The dollar slipped in all of the major pairs except the euro which fell below 1.1800 for the first time in a week. Initial dollar gains faded as equities gave up their burst of optimism from the improving near term outlook and settled on the Fed’s lengthening view for the necessity of zero rates.
Zero rates and the US economy
The Fed’s move to near permanence for zero interest rates came as the US is showing signs of shaking off the impact of the from the economic shutdowns in March and April.
Employment has expanded for four months and though retail sales missed expectations in August coming at 0.6% on a 1% forecast the six month averages, including the two closed months, of 0.87% in sales and 1.28% in the control group are the best half year in over a decade.

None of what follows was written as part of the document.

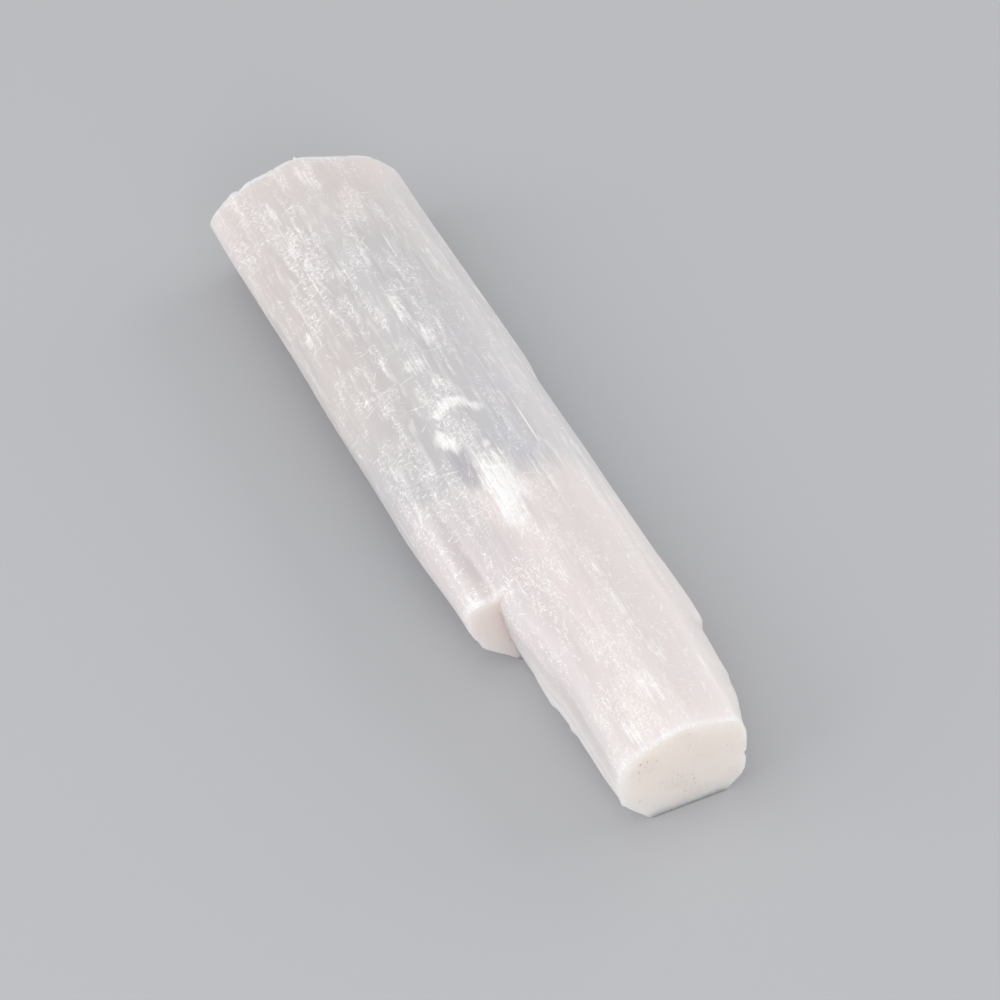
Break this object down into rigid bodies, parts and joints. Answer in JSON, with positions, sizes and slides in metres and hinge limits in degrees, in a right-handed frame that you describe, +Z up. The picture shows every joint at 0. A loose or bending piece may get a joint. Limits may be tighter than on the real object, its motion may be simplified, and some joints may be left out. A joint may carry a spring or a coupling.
{
  "type": "raw selenite crystal stick",
  "caption": "Raw milky selenite stick with long soft facets, both ends sawn flat, and a side lobe that stops short in a step.",
  "frame": {"origin": "under the middle of the bounding box, on the plane of the flat base", "axes": "+X along the stick towards its narrower stepped end, +Z up from the base, +Y across towards the unstepped side"},
  "size_m": [0.12, 0.032, 0.0176],
  "materials": {
    "satin_gypsum": "milky translucent white, silky and fibrous along the length, scuffed, with smoother sawn ends"
  },
  "bodies": {
    "root": {"selenite_crystal": "satin_gypsum"}
  },
  "joints": []
}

It bears repeating the collapse in consumption in the shutdown was followed by an even stronger burst of spending that did not just recover the lost months but put the consumer economy at the forefront of the revival.
Chairman Powell’s summary caution was again notable in his estimate of the banks role in supporting the economy. “I would not say we are out of ammo. We have lending, the balance sheet and forward guidance. There is still plenty more we can do. We do think our rate stance will provide powerful help to the economy.”
One question that was not asked of Mr. Powell. What was the logic of the additional year of economic projections?
Could it have been needed to avoid making 0.1% in the "Longer run" category seem like lower rates forever?